2010-10-13 Thread Glen Waterman
I just got a keyboard/mouse for my recently acquired Macintosh SE,
which is the dual floppy drive version. It's kinda handy to copy files
from floppy to floppy, but I'd like to be able to boot from a HD.
Right now I have system 6 running, and I have an 'Apple External Hard
Drive' that I hope to be able to use with at least my SE, and if I'm
lucky the Plus as well. The model number on the HD is M2115. I don't
know the drive's capacity, but from a bit of googling I think it's in
the neighborhood of 850 mb to 1.05 gb.

My problem is that I can't seem to get it to work with the SE. I have
(what I believe to be) the SCSI ID selector set to 0 (I've tried it on
'4' as well), and it's hooked up to the machine before booting up. At
bootup, a window comes up to the right of the happy mac that mentions
Silverlining v5.7 and shows the SCSI ID that I have selected. Once
booting is complete, however, the HD isn't shown on the desktop, and
after a few seconds, a message pops up saying that the drive couldn't
be reliably used and had been locked to prevent loss. When I close
this window, the system freezes and requires reboot.

Does anyone have more information about this hard drive?
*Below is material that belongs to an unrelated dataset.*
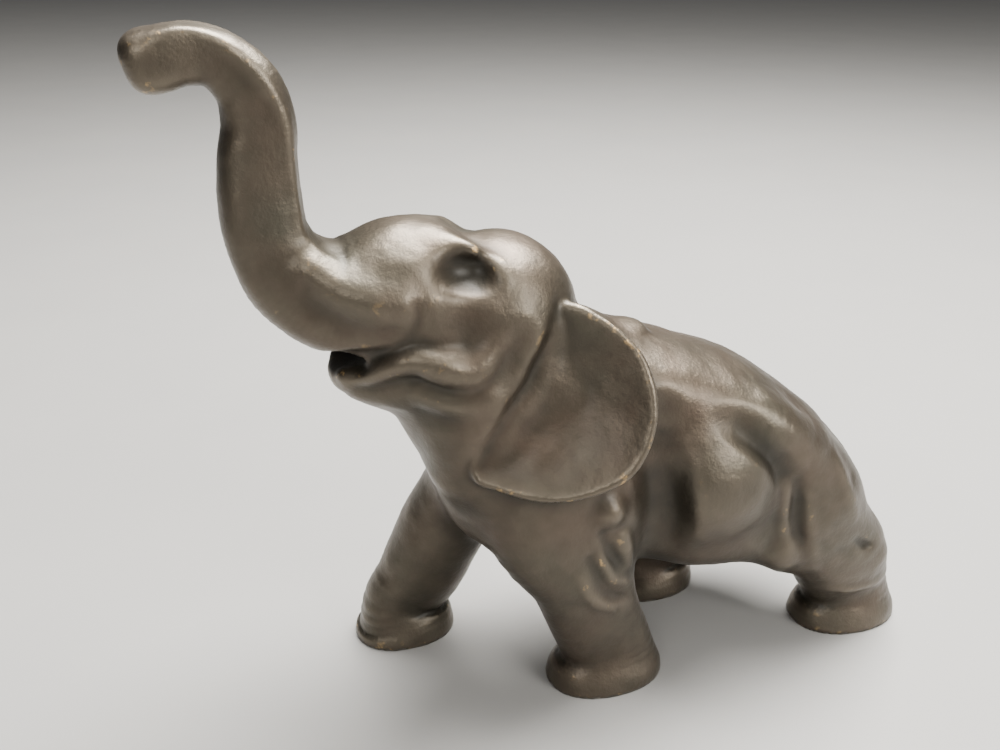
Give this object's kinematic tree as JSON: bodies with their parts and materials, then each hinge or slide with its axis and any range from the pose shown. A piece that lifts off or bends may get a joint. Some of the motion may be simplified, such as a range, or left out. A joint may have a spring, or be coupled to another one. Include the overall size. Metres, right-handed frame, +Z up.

I'm not sure
why it wouldn't work... I've heard about interlace issues with the
Plus, but I can't find anything obviously wrong in wanting to use it
on an SE. Should I assume it's a hard drive problem? It doesn't sound
bad, and I know it's at least communicating somewhat with the computer
when the Silverlining window comes up. Am I supposed to use a
particular SCSI ID? Any ideas or help is appreciated.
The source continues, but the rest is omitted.